The weekend can't start soon enough for Microsoft CEO Steve Ballmer, who watched as investors drove down the company's stock by more than 11 percent Friday after a disappointing earnings report raised questions about demand for the latest Windows operating system as well as the Surface tablet.

The stock finished at $31.40, off $4.04 for the day. The percentage decline -- which wiped out more than $32 billion in stockholder value -- was the biggest slide in Microsoft's stock since the year 2000. More than 245 million shares traded hands compared with the 90-day average trading volume of 50 million.

On Thursday afternoon, Microsoft announced its fiscal fourth-quarter earnings and the report again raised questions about the CEO's bigger strategy. On the surface -- no pun intended -- the company posted decent numbers. Microsoft's net income was $4.96 billion, compared with a $492 million loss during the year-ago quarter. Revenue rose 10 percent to $19.9 billion. Unfortunately for Microsoft, the earnings were about 9 cents shy of Wall Street expectations.

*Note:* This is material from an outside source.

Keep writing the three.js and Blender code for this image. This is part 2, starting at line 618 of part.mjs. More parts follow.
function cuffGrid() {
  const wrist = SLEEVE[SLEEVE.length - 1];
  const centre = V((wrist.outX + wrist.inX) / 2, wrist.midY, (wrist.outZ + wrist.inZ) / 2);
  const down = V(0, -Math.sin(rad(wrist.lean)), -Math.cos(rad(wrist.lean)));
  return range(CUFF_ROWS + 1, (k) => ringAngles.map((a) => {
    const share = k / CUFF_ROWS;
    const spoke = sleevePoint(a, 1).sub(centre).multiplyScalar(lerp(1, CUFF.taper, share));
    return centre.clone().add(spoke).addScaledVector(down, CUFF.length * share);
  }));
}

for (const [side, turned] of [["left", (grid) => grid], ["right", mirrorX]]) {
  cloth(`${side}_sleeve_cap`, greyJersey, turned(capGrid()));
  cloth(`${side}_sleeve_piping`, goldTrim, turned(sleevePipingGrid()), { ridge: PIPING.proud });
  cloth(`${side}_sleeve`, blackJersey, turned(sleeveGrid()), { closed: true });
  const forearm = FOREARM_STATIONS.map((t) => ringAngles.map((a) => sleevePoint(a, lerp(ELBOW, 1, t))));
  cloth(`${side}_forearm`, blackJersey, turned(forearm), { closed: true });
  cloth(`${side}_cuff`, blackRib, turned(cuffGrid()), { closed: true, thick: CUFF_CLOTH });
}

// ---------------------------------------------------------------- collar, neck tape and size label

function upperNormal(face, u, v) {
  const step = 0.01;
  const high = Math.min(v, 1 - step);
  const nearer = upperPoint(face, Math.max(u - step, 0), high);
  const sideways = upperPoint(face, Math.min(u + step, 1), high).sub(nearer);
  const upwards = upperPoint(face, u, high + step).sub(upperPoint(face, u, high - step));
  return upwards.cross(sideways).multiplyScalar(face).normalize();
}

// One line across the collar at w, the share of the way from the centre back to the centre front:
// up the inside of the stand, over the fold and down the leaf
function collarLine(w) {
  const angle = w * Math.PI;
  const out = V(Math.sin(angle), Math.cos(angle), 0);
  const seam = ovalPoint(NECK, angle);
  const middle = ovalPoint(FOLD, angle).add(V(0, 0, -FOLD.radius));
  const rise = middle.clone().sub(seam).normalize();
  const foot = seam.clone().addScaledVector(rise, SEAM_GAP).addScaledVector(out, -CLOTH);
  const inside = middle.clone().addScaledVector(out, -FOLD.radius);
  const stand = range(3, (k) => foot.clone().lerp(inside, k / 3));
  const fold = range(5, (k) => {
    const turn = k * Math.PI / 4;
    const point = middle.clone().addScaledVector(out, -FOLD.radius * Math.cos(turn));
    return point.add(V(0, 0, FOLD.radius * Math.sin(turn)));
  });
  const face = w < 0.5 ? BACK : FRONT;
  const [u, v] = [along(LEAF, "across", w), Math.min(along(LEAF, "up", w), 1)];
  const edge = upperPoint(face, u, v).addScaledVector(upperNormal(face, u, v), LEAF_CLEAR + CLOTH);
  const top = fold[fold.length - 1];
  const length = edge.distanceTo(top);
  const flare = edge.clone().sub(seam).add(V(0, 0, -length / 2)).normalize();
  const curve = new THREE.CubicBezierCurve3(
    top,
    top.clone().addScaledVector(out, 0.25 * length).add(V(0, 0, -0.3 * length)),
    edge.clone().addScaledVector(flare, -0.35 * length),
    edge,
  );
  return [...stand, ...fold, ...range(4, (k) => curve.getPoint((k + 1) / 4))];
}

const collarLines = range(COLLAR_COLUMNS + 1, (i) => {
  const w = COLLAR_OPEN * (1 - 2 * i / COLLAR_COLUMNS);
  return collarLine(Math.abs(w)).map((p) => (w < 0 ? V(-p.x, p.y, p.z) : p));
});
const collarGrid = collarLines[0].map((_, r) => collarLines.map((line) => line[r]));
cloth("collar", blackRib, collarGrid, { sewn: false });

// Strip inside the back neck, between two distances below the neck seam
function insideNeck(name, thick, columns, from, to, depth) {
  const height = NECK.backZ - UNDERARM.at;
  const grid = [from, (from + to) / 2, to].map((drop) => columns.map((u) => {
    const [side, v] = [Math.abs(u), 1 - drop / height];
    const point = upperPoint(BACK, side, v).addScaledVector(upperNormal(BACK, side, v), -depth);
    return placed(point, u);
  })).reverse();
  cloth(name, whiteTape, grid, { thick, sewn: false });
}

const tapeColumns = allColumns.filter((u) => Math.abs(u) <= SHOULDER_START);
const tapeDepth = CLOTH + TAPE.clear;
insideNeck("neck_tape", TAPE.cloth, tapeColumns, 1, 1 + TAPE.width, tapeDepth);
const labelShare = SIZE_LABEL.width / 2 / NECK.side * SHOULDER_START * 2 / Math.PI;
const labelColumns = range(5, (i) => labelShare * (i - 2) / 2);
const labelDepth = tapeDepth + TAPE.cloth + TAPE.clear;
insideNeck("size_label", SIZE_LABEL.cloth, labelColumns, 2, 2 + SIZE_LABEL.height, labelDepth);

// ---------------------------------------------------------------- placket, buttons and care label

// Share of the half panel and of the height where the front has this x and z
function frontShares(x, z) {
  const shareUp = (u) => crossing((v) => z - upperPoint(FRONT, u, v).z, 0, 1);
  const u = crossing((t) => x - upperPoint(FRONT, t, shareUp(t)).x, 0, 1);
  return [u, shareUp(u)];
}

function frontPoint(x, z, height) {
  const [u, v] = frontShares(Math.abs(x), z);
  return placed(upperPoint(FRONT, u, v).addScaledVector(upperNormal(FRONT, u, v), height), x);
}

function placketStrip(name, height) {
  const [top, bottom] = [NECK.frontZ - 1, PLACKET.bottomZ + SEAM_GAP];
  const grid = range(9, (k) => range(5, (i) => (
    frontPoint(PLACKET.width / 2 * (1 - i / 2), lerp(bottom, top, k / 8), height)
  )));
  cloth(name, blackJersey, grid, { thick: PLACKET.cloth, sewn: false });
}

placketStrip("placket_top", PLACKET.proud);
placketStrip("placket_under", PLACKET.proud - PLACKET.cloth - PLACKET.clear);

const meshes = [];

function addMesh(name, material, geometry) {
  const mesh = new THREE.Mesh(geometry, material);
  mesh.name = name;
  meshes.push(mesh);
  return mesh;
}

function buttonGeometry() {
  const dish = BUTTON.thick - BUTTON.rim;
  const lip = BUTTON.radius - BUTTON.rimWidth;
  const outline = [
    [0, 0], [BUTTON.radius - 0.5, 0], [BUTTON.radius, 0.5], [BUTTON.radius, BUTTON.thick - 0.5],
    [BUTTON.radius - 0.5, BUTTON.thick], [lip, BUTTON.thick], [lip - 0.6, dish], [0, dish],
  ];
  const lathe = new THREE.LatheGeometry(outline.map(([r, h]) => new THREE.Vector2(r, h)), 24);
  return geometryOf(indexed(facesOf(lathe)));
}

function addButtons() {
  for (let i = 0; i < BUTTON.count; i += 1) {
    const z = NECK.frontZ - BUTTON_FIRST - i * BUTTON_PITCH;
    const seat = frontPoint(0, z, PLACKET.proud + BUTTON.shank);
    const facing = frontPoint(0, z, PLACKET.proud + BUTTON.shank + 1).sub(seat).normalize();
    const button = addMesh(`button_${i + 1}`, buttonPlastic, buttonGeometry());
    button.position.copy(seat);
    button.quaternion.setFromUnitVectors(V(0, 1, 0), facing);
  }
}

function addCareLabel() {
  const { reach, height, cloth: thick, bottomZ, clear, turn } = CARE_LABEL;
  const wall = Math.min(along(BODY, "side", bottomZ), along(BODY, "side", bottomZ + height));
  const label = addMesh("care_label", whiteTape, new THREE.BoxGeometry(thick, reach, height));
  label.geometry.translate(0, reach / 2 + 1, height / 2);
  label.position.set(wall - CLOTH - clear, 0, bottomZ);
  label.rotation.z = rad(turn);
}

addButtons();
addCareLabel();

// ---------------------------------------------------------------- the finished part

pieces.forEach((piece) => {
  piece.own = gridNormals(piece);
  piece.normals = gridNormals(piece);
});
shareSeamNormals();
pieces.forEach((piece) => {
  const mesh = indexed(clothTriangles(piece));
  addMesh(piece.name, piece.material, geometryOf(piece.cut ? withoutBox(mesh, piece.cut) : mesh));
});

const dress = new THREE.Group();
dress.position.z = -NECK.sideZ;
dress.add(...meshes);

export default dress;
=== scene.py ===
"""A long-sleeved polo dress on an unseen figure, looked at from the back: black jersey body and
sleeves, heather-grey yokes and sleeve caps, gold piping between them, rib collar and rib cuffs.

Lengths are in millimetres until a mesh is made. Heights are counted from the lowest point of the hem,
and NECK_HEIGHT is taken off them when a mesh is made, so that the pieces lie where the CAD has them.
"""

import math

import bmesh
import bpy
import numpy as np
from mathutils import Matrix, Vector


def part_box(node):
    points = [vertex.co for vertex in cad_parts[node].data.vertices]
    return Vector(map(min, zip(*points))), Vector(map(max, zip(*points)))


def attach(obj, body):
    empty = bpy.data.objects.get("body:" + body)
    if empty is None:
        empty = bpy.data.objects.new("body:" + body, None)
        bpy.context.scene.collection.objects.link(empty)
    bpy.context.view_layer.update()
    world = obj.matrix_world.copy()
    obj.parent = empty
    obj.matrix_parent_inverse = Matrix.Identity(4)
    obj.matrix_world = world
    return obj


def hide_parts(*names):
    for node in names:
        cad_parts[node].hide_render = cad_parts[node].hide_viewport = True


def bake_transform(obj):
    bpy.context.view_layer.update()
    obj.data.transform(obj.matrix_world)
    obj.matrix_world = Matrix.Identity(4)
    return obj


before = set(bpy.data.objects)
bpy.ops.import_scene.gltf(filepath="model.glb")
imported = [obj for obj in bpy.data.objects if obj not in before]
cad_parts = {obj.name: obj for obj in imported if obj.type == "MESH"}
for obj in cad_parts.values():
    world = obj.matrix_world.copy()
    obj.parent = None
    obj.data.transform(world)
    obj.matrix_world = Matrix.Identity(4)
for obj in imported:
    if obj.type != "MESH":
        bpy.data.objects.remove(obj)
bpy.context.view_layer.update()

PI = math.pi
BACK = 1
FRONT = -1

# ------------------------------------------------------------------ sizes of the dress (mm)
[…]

The report also triggered new worries as sales by the Windows division fell almost 6 percent from the year-earlier period. Microsoft also took a $900 million write-down related to unsold inventory of its Surface tablet. It also fed the flames about the CEO's ability to navigate the company successfully into the post-PC era.

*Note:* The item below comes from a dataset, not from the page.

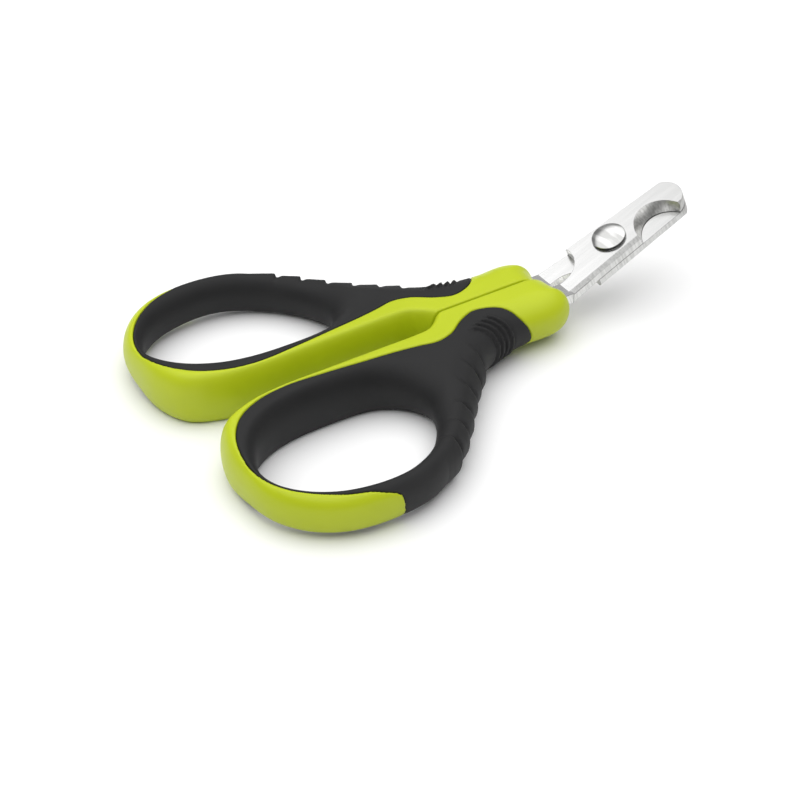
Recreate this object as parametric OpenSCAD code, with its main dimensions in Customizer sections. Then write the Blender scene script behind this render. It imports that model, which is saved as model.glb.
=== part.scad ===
// Scissor nail clipper: two cranked blades on one rivet, each blade moulded into
// a loop handle that has a rigid core and a soft grip.
// The clipper lies on its handles. +X points at the blade tips, +Y at the left handle
// and +Z up. The origin is under the middle of the whole outline.

/* [Handles] */
// Height of the top of the handles along the seam
handle_height = 9.2; // [8.4:0.1:10]
// How much the underside of the nose is raised off the table
nose_lift = 0.9; // [0:0.1:1.2]
// How much lower the top of the finger loop is than the top of the nose
loop_top_drop = 1.5; // [0:0.1:2]
// How much the underside at the back of the finger loop is raised off the table
loop_rise = 0.85; // [0:0.05:1.2]
// How much further forward the right half's nose reaches than the left half's
right_nose_reach = 1.05; // [0:0.05:1.4]
// Space between the two closed handles at the seam
seam_gap = 0.06; // [0.04:0.01:0.2]
// Radius of the rounded edge around the finger hole
hole_edge_radius = 2.4; // [1:0.1:2.6]

/* [Blades] */
// Thickness of each blade plate
blade_thickness = 1.8; // [1.4:0.1:2.2]
// Angle by which the blades are cranked up from the handles
crank_angle = 22; // [18:0.5:25]
// Distance from the pivot to the tip of the blades
tip_length = 15.0; // [13:0.1:18]
// Width of the blade head at its heel
heel_width = 8.9; // [7.5:0.1:10]
// Width of the blade head at its tip
tip_width = 7.4; // [6.6:0.1:8]
// Width of the shank that runs back into the handle
shank_width = 3.5; // [2.6:0.1:4]
// Space between the faces of the two blades
blade_gap = 0.05; // [0.03:0.01:0.1]
// Size of the chamfer along the outer edge of each blade
edge_chamfer = 0.6; // [0.2:0.1:0.9]

/* [Nail notch] */
// Radius of the grinding wheel that leaves the nail notch
notch_radius = 4.8; // [4:0.1:5]
// Lean of the notch's ground wall, which leaves its cutting edge on the inner face
notch_lean = 40; // [20:1:45]
// Distance from the pivot to the middle of the notch
notch_from_pivot = 8.0; // [7.4:0.1:8.6]
// How far the two cutting edges pass the middle line when the blades are closed
notch_pass = 0.6; // [0.2:0.1:1.2]

/* [Rivet] */
// Distance from the bend of the blades to the pivot, measured level
bend_to_pivot = 11.3; // [11:0.1:14]
// Radius of the rivet's head
head_radius = 2.9; // [2.2:0.1:3.2]
// Height of the rivet's head above the blade
head_height = 0.8; // [0.5:0.1:1.2]
// Radius of the rivet's shank
shank_radius = 1.5; // [1.2:0.1:1.8]
// Running clearance between the rivet and the blade that turns on it
running_clearance = 0.05; // [0.02:0.01:0.08]
// Radius of the washer under the rivet's tail
washer_radius = 2.5; // [2.2:0.1:3]
// Thickness of the washer
washer_thickness = 0.5; // [0.3:0.1:0.8]

/* [Hidden] */
$fn = 96;

lime = [0.74, 0.83, 0.12];
charcoal = [0.16, 0.16, 0.17];
steel = [0.80, 0.81, 0.82];
polished = [0.90, 0.90, 0.91];

// The blades part and bend in the plane halfway up the nose.
mid_z = (handle_height + nose_lift) / 2;
bend_x = 21.7;
pivot_x = bend_x + bend_to_pivot;
pivot_z = mid_z + bend_to_pivot * tan(crank_angle);
bend_from_pivot = bend_to_pivot / cos(crank_angle);

// The shank stays clear of the seam, and its tang ends inside the core.
shank_inner_y = 1.5;
shank_outer_y = shank_inner_y + shank_width;
tang_length = 10.5;

// Stations around the left handle, each a line across its section: the rim of the
// finger hole, the outer edge of the grip, the outer edge of the handle and the
// radius of the handle's outer edge. They start where the core meets the outside of
// the nose and run down the seam, round the back of the loop and up the waist.
core_stations = [
    [[-13.5, 14.7], [9.6, 7.9], [10.0, 8.1], 5.6],
    [[-13.5, 14.5], [9.1, 7.2], [15.4, 8.1], 5.0],
    [[-13.6, 14.3], [8.6, 6.3], [17.9, 7.1], 4.9],
    [[-13.6, 14.1], [8.0, 5.4], [19.3, 5.4], 4.8],
    [[-13.7, 13.9], [7.3, 4.5], [19.3, 3.0], 4.8],
    [[-13.8, 13.6], [6.4, 3.7], [18.4, 0.0], 3.2],
    [[-13.9, 13.3], [5.0, 3.0], [14.5, 0.0], 1.4],
    [[-14.0, 12.9], [3.2, 2.7], [10.1, 0.0], 0.8],
    [[-14.2, 12.2], [0.2, 3.8], [4.1, 0.0], 0.8],
    [[-14.7, 11.4], [-3.2, 6.0], [-1.8, 0.0], 0.8],
    [[-15.4, 10.4], [-6.2, 6.7], [-3.6, 0.8], 1.2],
    [[-16.7, 9.1], [-9.6, 6.1], [-5.4, 2.0], 1.4],
    [[-18.7, 7.9], [-13.6, 5.5], [-8.5, 2.3], 1.6],
    [[-22.0, 7.2], [-18.5, 5.0], [-13.6, 2.3], 1.6],
    [[-26.9, 6.9], [-25.4, 4.3], [-23.4, 2.3], 1.6],
    [[-33.3, 7.3], [-33.0, 4.0], [-33.3, 2.4], 1.6],
    [[-37.6, 8.6], [-38.0, 4.9], [-38.8, 3.4], 1.8],
    [[-41.2, 11.0], [-42.3, 7.3], [-44.3, 5.9], 2.2],
    [[-43.5, 14.4], [-45.2, 11.3], [-47.0, 10.9], 2.2],
    [[-44.5, 17.9], [-46.2, 16.6], [-47.5, 17.0], 2.2],
    [[-43.6, 21.6], [-45.1, 22.0], [-46.5, 23.1], 2.2],
    [[-41.0, 24.9], [-42.3, 26.2], [-43.3, 28.0], 2.2],
    [[-36.8, 27.4], [-38.1, 29.4], [-38.6, 31.2], 2.2],
    [[-32.6, 28.4], [-33.1, 31.1], [-32.8, 32.4], 2.2],
    [[-30.4, 28.6], [-30.5, 31.7], [-30.4, 32.5], 2.2]
];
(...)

Earlier in the day, Nomura Securities' Rick Sherlund, an analyst who has followed Microsoft since the 1980s, put out a note to clients that bluntly questions the chances for success of a recent corporate reorganization that Ballmer announced last week. That move calls for the elimination of the current five Microsoft business units along with merging all three Microsoft operating systems into a single division. Also, marketing and business strategy decisions will get centralized in cross-company groups. The hoped-for upshot will be a more agile and responsive tech company. But Sherlund took a dim view of the reshuffle after going through the latest numbers.

"The recent reorganization does not fix the tablet or smartphone problem," he said. "The devices opportunity just received a $900 million hardware write-off for Surface RT and investors may not even like the idea of wading deeper into this territory."